## Prompt
The entries below should be output exactly as written.

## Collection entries
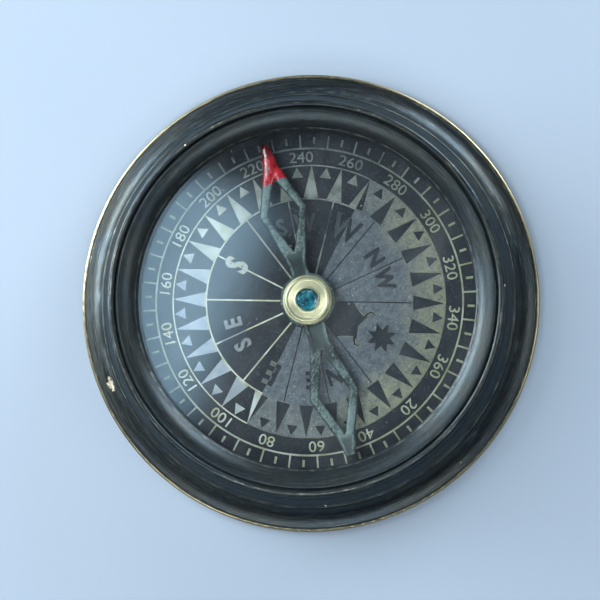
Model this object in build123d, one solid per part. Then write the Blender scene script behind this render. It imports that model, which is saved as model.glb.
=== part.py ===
from build123d import *
import os
from math import cos, radians, sin, tan

# Open-face pocket compass lying on its back. Millimetres. The origin is the centre of the
# resting face, +Z points out through the glass and +Y points to the N of the dial.

# Overall
CASE_R = 38.1            # edge of the base plate, the widest part
HEIGHT = 12.7            # crest of the bezel
PLATE_T = 1.6            # base plate, inside its rim
RIM_Z = 2.2              # top of the base plate's raised rim
FIT = 0.03               # radial clearance of a fixed screw or stud in its hole
RUN = 0.05               # radial and axial clearance of the bezel on its thread
SEAT = 0.02              # gap that lets the glass pack stay put while the bezel turns round it

# Case ring, from the cavity outwards
CAVITY_R = 30.0
NECK_IN_R = 31.5
NECK_R = 32.4
SHOULDER_R = 33.85
CASE_FOOT_R = 37.45
SHOULDER_Z = 6.3
NECK_Z = 8.8

# Bezel and the ring that holds the glass in it
RIDGE_R = 34.1
CREST_R = 31.65
BORE_R = 31.25
GROOVE_R = 30.92         # inner wall of the narrow groove beside the crest
GROOVE_Z = 11.6
GLASS_BORE_R = 30.2
GLASS_SEAT_R = 29.2
SKIRT_Z = 6.5
LIP_R = 27.65
LIP_Z = 10.35
THREAD_Z = 10.3          # lower end of the retaining ring's thread

# Glass and its packing
GLASS_R = 30.1
GLASS_T = 2.0
GASKET_Z = 7.2
GASKET_T = 0.55
WASHER_T = 0.08

# Dial
DIAL_R = 29.5
DIAL_T = 1.0
DIAL_Z = 2.4             # underside of the dial, on the ledge of the case ring
LEDGE_R = 27.4
RING_T = 0.9
RING_GROOVE_R = 30.3
RING_IN_R = 29.0
RING_GAP = 2.6
DOWEL_R = 0.6
DOWEL_COUNT = 2

# Pivot
STUD_R = 2.0
STUD_FLANGE_R = 3.5
STUD_Z = 4.8
PIN_R = 0.5
PIN_TIP_Z = 6.9
PIN_BARE_Z = 5.7         # where the pin's cone begins
SCREW_R = 1.0
SCREW_HEAD_R = 1.9

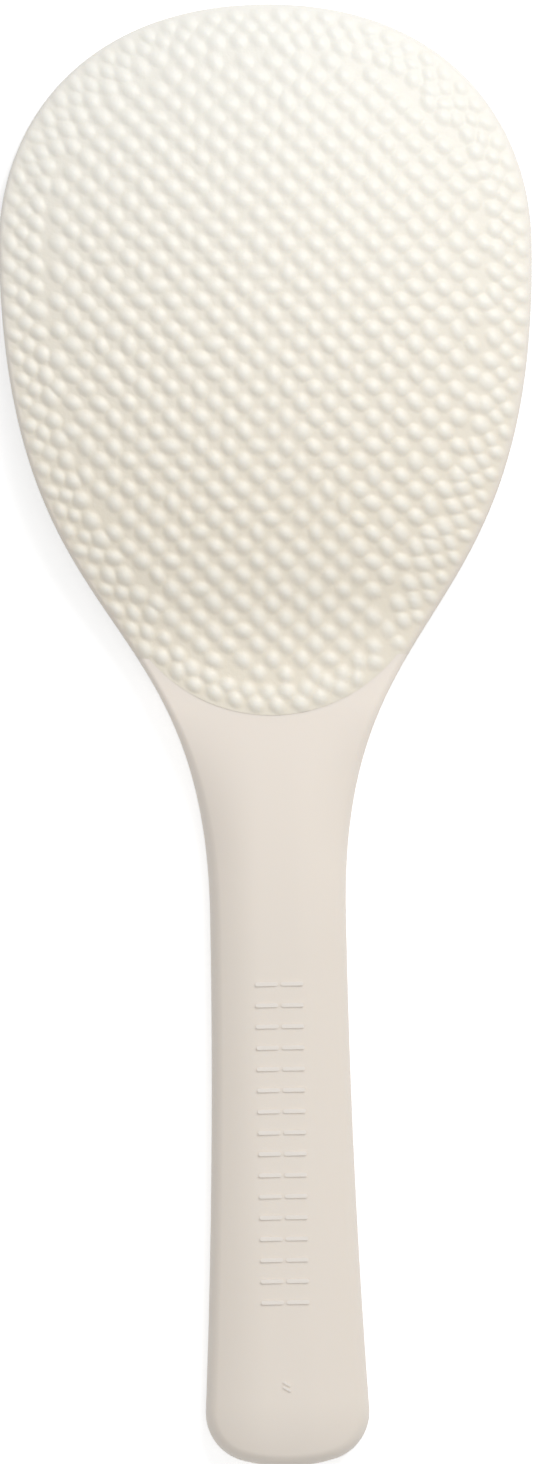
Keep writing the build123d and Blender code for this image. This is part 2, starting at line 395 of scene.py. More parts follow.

## Solution for this task
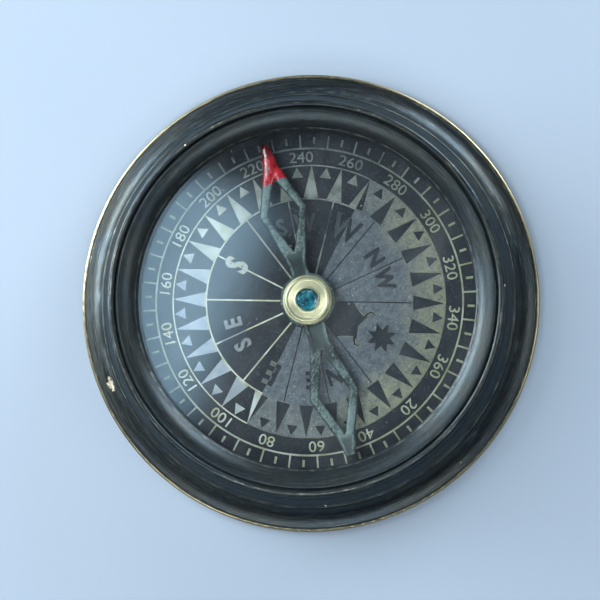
Model this object in build123d, one solid per part. Then write the Blender scene script behind this render. It imports that model, which is saved as model.glb.
=== part.py ===
from build123d import *
import os
from math import cos, radians, sin, tan

# Open-face pocket compass lying on its back. Millimetres. The origin is the centre of the
# resting face, +Z points out through the glass and +Y points to the N of the dial.

# Overall
CASE_R = 38.1            # edge of the base plate, the widest part
HEIGHT = 12.7            # crest of the bezel
PLATE_T = 1.6            # base plate, inside its rim
RIM_Z = 2.2              # top of the base plate's raised rim
FIT = 0.03               # radial clearance of a fixed screw or stud in its hole
RUN = 0.05               # radial and axial clearance of the bezel on its thread
SEAT = 0.02              # gap that lets the glass pack stay put while the bezel turns round it

# Case ring, from the cavity outwards
CAVITY_R = 30.0
NECK_IN_R = 31.5
NECK_R = 32.4
SHOULDER_R = 33.85
CASE_FOOT_R = 37.45
SHOULDER_Z = 6.3
NECK_Z = 8.8

# Bezel and the ring that holds the glass in it
RIDGE_R = 34.1
CREST_R = 31.65
BORE_R = 31.25
GROOVE_R = 30.92         # inner wall of the narrow groove beside the crest
GROOVE_Z = 11.6
GLASS_BORE_R = 30.2
GLASS_SEAT_R = 29.2
SKIRT_Z = 6.5
LIP_R = 27.65
LIP_Z = 10.35
THREAD_Z = 10.3          # lower end of the retaining ring's thread

# Glass and its packing
GLASS_R = 30.1
GLASS_T = 2.0
GASKET_Z = 7.2
GASKET_T = 0.55
WASHER_T = 0.08

# Dial
DIAL_R = 29.5
DIAL_T = 1.0
DIAL_Z = 2.4             # underside of the dial, on the ledge of the case ring
LEDGE_R = 27.4
RING_T = 0.9
RING_GROOVE_R = 30.3
RING_IN_R = 29.0
RING_GAP = 2.6
DOWEL_R = 0.6
DOWEL_COUNT = 2

# Pivot
STUD_R = 2.0
STUD_FLANGE_R = 3.5
STUD_Z = 4.8
PIN_R = 0.5
PIN_TIP_Z = 6.9
PIN_BARE_Z = 5.7         # where the pin's cone begins
SCREW_R = 1.0
SCREW_HEAD_R = 1.9

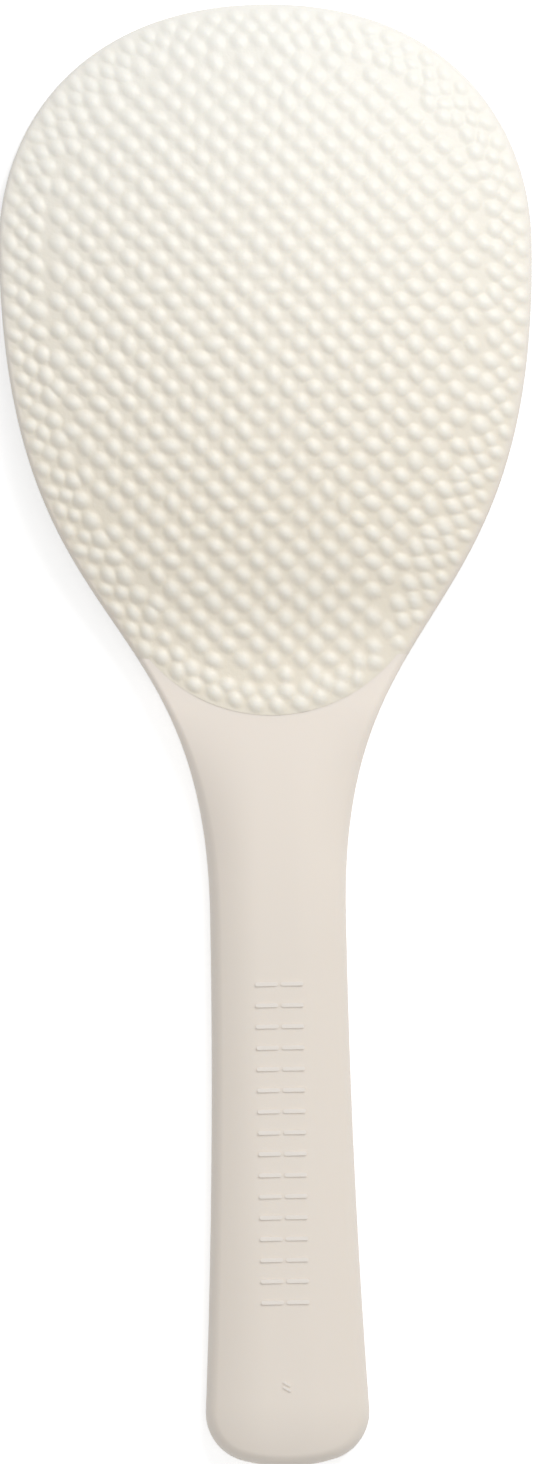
Keep writing the build123d and Blender code for this image. This is part 2, starting at line 395 of scene.py. More parts follow.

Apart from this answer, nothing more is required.